What would they know of soul-rending pain? Where on their ever-upward trajectories did they have the chance to see any definition of victory other than in finance, power, or fame? What was Paul’s thorn in the flesh to them? Or the man born blind simply to glorify God? They framed their theology in an anesthetized bubble in which heath, money, success, comfort, and warm fuzzies deflected illness and lawsuits and arguments with the insurance company while your church kicks you out and your former son-in-law wraps his car around a tree.
Don’t speak to me of your sterile prosperity.
When Iris watched the video of her daughter’s appointment to missions, smiling through her proud tears as she reminisced of the missionary stories she used to tell – was that not victorious Christian living? All the hours she spent staring at the large windows through which she watched her flowers and birds move in the breeze – were those not happy moments? The reduced price on the wheelchair van? The donated Hoyer lift to move Iris from bed to chair to shower? The mysterious restaurant gift-cards that regularly arrived in the mail, always for places that delivered? The photos from the family, six grandchildren, the better than expected finances after their life savings vanished in ’79?
Don’t tell me that blessings equal health and wealth.
Donald smiled at a memory; Iris had slid out of her chair onto the kitchen floor. He hurried into the kitchen, arms outstretched to hoist her into her chair. As she lurched forward blindly, hands reaching out for assistance, Iris head-butted Donald’s bad, left knee. He collapsed. They spent the next 10 minutes lying on the kitchen floor, laughing.

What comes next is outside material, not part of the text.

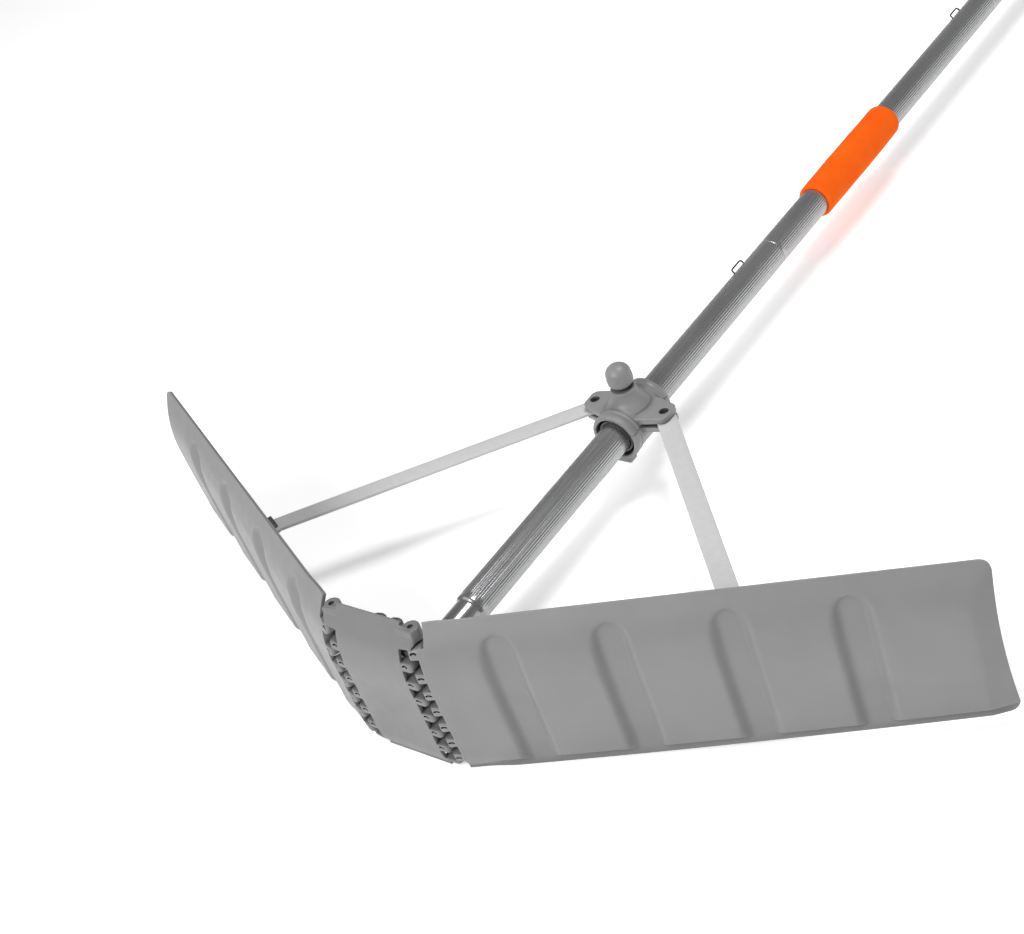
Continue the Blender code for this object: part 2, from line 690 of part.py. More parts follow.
def build_collar_bushing():
    place = Matrix.Translation((0, COLLAR_Y, POLE_Z)) @ ALONG_Y
    half = COLLAR_HALF - 3 * MM
    inner = TUBE_R + GAP
    profile = [(SLEEVE_R, half), (SLEEVE_R, -half), (inner, -half), (inner, half)]
    sleeve = turned(profile, 24, place, True)
    pin_hole = rod(PLUNGER_HOLE_R, (0, COLLAR_Y, POLE_Z + 10 * MM),
                   (0, COLLAR_Y, POLE_Z + 20 * MM), 12)
    keep(cut_by(sleeve, pin_hole), "collar_bushing", DARK_PLASTIC)


def build_lock():
    """Pull knob, plunger and its spring, on the axis above the pole."""
    low, high = KNOB_Z
    socket_end = high - 8 * MM
    dome = [(0, high), (4 * MM, high - 0.5 * MM), (8 * MM, high - 2.2 * MM),
            (10.6 * MM, high - 5.5 * MM), (KNOB_R, high - 10 * MM), (KNOB_R, low + 3 * MM),
            (KNOB_R - 2 * MM, low), (PLUNGER_R + GAP, low), (PLUNGER_R + GAP, socket_end),
            (0, socket_end)]
    at = Matrix.Translation((0, COLLAR_Y, 0))
    keep(turned(dome, 20, at, False), "lock_knob", COLLAR_PLASTIC)
    tip = POLE_Z + TUBE_R + GAP
    flange = CHAMBER_R - 0.7 * MM
    under, over = PLUNGER_FLANGE_Z
    stem = [(0, socket_end - GAP), (PLUNGER_R, socket_end - GAP), (PLUNGER_R, over),
            (flange, over), (flange, under), (PLUNGER_R, under),
            (PLUNGER_R, tip + MM), (PLUNGER_R - MM, tip), (0, tip)]
    keep(turned(stem, 12, at, False), "plunger_pin", STEEL)
    steps = 10
    count = SPRING_TURNS * steps
    rise = (SPRING_Z[1] - SPRING_Z[0]) / count
    coil = []
    for step in range(count + 1):
        angle = 2 * math.pi * step / steps
        coil.append((SPRING_R * math.cos(angle), COLLAR_Y + SPRING_R * math.sin(angle),
                     SPRING_Z[0] + rise * step))
    keep(wire(coil, SPRING_WIRE_R, 2), "plunger_spring", STEEL)


def build_pivot_screws():
    for side, word in ((1, "right_"), (-1, "left_")):
        seat = SCREW_SEAT_Z + GAP
        profile = [(0, seat + 2 * MM), (SCREW_HEAD_R - 0.6 * MM, seat + 2 * MM),
                   (SCREW_HEAD_R, seat + 1.4 * MM), (SCREW_HEAD_R, seat), (SCREW_R, seat),
                   (SCREW_R, SCREW_END_Z), (0, SCREW_END_Z)]
        at = Matrix.Translation((side * EAR_X, COLLAR_Y, 0))
        keep(turned(profile, 12, at, False), word + "pivot_screw", DARK_STEEL)
        nut = rod(NUT_R, (side * EAR_X, COLLAR_Y, SCREW_END_Z + 0.4 * MM),
                  (side * EAR_X, COLLAR_Y, TAB_LOWER[0] - GAP), 6)
        bore = rod(SCREW_R + GAP, (side * EAR_X, COLLAR_Y, SCREW_END_Z - 5 * MM),
                   (side * EAR_X, COLLAR_Y, TAB_LOWER[1]), 12)
        keep(cut_by(nut, bore), word + "pivot_nut", STEEL)


# ---------------------------------------------------------------- struts and brackets

def wing_pivot():
    """The right wing's strut pivot at rest."""
    along = Vector((PIVOT_U, PIVOT_BACK, 0))
    return Vector((HINGE_X, HINGE_Y, 0)) + Matrix.Rotation(FOLD_REST, 3, "Z") @ along


def build_struts():
    start = Vector((EAR_X, COLLAR_Y, 0))
    way = wing_pivot() - start
    length = way.length
    half = STRUT_WIDTH / 2
    outline = arc((0, 0), half, 90, 270, 6) + arc((length, 0), half, -90, 90, 6)
    low = STRUT_Z - STRUT_THICK / 2
    high = STRUT_Z + STRUT_THICK / 2
    strut = slab(outline, low, high)
    for x in (0, length):
        hole = rod(SCREW_HOLE_R, (x, 0, low - MM), (x, 0, high + MM), 12)
        strut = cut_by(strut, hole)
    angle = math.atan2(way.y, way.x)
    left = mirrored(strut)
    for side, piece, word in ((1, strut, "right_"), (-1, left, "left_")):
        piece.location = (side * EAR_X, COLLAR_Y, 0)
        piece.rotation_euler.z = side * angle
        keep(piece, word + "strut", STRUT_METAL)


def bracket_screw_places():
    return [(PIVOT_U, z) for z in BRACKET_SCREW_Z]


def bracket_plates():
    low = STRUT_Z - STRUT_THICK / 2 - 2 * GAP
    high = STRUT_Z + STRUT_THICK / 2 + 2 * GAP
    return (low - PLATE, low), (high, high + PLATE)


def build_brackets():
    """Clevis brackets: a base plate on the wing's back and two wide cheeks."""
    left = PIVOT_U - BRACKET_HALF_U
    right = PIVOT_U + BRACKET_HALF_U
    front = PIVOT_BACK - BRACKET_FRONT
    back = PIVOT_BACK + BRACKET_BACK
    corner = 6 * MM
    bracket = box((left, front, BASE_Z[0]), (right, front + PLATE, BASE_Z[1]))
    outline = [(left, front + MM), (right, front + MM)]
    outline += arc((right - corner, back - corner), corner, 0, 90, 3)
    outline += arc((left + corner, back - corner), corner, 90, 180, 3)
    for low, high in bracket_plates():
        cheek = slab(outline, low, high)
        hole = rod(SCREW_HOLE_R, (PIVOT_U, PIVOT_BACK, low - MM),
                   (PIVOT_U, PIVOT_BACK, high + MM), 12)
        bracket = joined(bracket, cut_by(cheek, hole))
    for u, z in bracket_screw_places():
        hole = rod(1.9 * MM, (u, front - MM, z), (u, front + PLATE + MM, z), 8)
        bracket = cut_by(bracket, hole)
    keep_on_wings(bracket, "wing_bracket", BRACKET_METAL)


def build_bracket_bolts():
    """The two halves of a pivot bolt; the strut's end lies free between them."""
    (lower_low, _), (_, upper_high) = bracket_plates()
    head = [(0, 4 * MM), (5.5 * MM, 4 * MM), (5.5 * MM, 0), (SCREW_R, 0),
            (SCREW_R, -PLATE), (0, -PLATE)]
    above = Matrix.Translation((PIVOT_U, PIVOT_BACK, upper_high + GAP))
    keep_on_wings(turned(head, 6, above, False), "bracket_bolt", STEEL)
    below = Matrix.Translation((PIVOT_U, PIVOT_BACK, lower_low - GAP))
    flip = Matrix.Rotation(math.pi, 4, "X")
    keep_on_wings(turned(head, 6, below @ flip, False), "bracket_nut", STEEL)
    seat = PIVOT_BACK - BRACKET_FRONT + PLATE + GAP
    for number, (u, z) in enumerate(bracket_screw_places(), 1):
        screw = screw_along_y(u, seat, z, 3.4 * MM, 1.3 * MM, 2 * MM, 5 * MM)
        keep_on_wings(screw, f"bracket_screw_{number}", STEEL)


# ---------------------------------------------------------------- assembly

clear_scene()
PARTS = new_collection("roof_snow_rake")
CUTTERS = new_collection("cutters")

GREY_PLASTIC = material("grey_plastic", (0.28, 0.28, 0.28), 0.45)
COLLAR_PLASTIC = material("collar_plastic", (0.25, 0.25, 0.25), 0.42)
DARK_PLASTIC = material("dark_plastic", (0.06, 0.06, 0.065), 0.5)
ALUMINIUM = material("aluminium", (0.72, 0.72, 0.73), 0.25, 1.0)
STRUT_METAL = material("strut_metal", (0.62, 0.62, 0.62), 0.4, 0.6)
BRACKET_METAL = material("bracket_metal", (0.35, 0.35, 0.35), 0.4, 0.8)
STEEL = material("steel", (0.55, 0.55, 0.56), 0.3, 1.0)
DARK_STEEL = material("dark_steel", (0.08, 0.08, 0.085), 0.4, 1.0)
ORANGE_FOAM = material("orange_foam", (0.95, 0.13, 0.01), 0.85)

build_centre_panel()
build_wing_panels()
build_hinge_pins()
build_socket()
build_socket_screws()
build_pole()
build_clips()
build_grips_and_cap()
build_collar_shells()
build_collar_bushing()
build_lock()
build_pivot_screws()
build_struts()
build_brackets()
build_bracket_bolts()

for part in PARTS.objects:
    part.location.y += BOTTOM_FORWARD - SHEET / 2
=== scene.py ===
"""Looks of the folding snow rake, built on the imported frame.

Everything is in metres in the frame's own axes: X along the blade, Y towards the far
end of the pole, Z up.  A wing's pieces are built in its own axes first: u along it
from the hinge axis, y = 0 at the axis and negative in front, z up.
"""
import json
import math

import bmesh
import bpy
from mathutils import Euler, Matrix, Vector


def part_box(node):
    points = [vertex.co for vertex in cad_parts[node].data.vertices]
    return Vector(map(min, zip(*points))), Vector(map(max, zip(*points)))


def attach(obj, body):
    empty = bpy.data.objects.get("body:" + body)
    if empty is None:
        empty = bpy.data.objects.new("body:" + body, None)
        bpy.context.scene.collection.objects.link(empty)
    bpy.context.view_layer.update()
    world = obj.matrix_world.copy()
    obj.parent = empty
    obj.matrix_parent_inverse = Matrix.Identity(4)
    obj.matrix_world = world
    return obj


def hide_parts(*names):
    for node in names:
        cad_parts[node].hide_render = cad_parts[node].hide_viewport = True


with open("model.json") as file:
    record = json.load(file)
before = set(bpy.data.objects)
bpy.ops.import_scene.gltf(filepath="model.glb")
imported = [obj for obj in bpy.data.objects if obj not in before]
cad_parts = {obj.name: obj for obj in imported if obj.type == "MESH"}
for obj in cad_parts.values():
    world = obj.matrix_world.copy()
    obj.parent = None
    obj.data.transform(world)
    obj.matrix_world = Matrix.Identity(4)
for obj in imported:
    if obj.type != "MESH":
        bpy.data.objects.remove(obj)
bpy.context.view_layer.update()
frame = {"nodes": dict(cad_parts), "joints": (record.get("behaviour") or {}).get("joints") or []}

MM = 0.001
GAP = 0.3 * MM
TURN = 2 * math.pi

# Photographer's camera
CAMERA_PLACE = (0.8661, -0.5562, 0.9448)
CAMERA_ANGLES = (52.562, 17.702, 35.939)
CAMERA_LENS = 61.81

# Studio lights: place, size and power in watts, all turned to one spot
LIGHTS = {"key": ((-0.3, -2.4, 2.2), 2.0, 80), "side": ((-1.9, -1.5, 2.0), 2.0, 10),
          "top": ((0.6, 1.1, 3.0), 1.0, 50)}
LIT_SPOT = Vector((0.1, 0.25, 0.05))
FLOOR_GLOW = 0.42


# ---------------------------------------------------------------- places from the frame

JOINTS = {joint["name"]: joint for joint in frame["joints"]}


def middle(node):
    low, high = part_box(node)
    return (low + high) / 2


HINGE = Vector(JOINTS["right_wing_fold"]["pos_m"])
BOLT = middle("right_bracket_bolt")
EAR = Vector(JOINTS["right_strut_swing"]["pos_m"])
BLADE_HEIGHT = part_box("centre_panel")[1].z
POLE_Z = middle("middle_grip").z
TUBE_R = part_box("middle_pole_section")[1].x

PIVOT_BACK = 3.8 * MM               # strut pivot behind the hinge axis, in a wing's axes
BOLT_REACH = math.hypot(BOLT.x - HINGE.x, BOLT.y - HINGE.y)
PIVOT_U = math.sqrt(BOLT_REACH**2 - PIVOT_BACK**2)
FOLD = math.atan2(BOLT.y - HINGE.y, BOLT.x - HINGE.x) - math.atan2(PIVOT_BACK, PIVOT_U)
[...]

Isn’t laughter a blessing?
Donald rose from his chair, tucking in his shirt as he did. He needed to return that phone call from the folks to whom he was donating Iris’ custom-made electric wheelchair. The van needed detailing before he sold it to the fella down the street, the one who had to carry his kid to and from school. The hospital bed was already installed in Ed’s house; chronic back pain following a fall at work. The medical supplies went to the free clinic. The nightgowns were in Annette’s trunk for delivery to the nursing home.
His brain engaged once more, Donald remembered his buddy George was coming over that evening. Their debates of culture and theology had been the highlight of his week for the last few years. Tonight it was…racism something…Greeks and Jews maybe, with police violence and immigration tossed in somewhere. Maybe George would bring some of that Indonesian coffee. Oh, and his Bonhoeffer book! Donald needed it for the good-natured Sunday School argument they were having.
He shuffled quickly across the buckling wooden floor, leaving his chair behind as he stumbled forwards towards something – the phone, the van, George, coffee, Bible studies, grandkids, plants in springtime – thanking Iris as he went.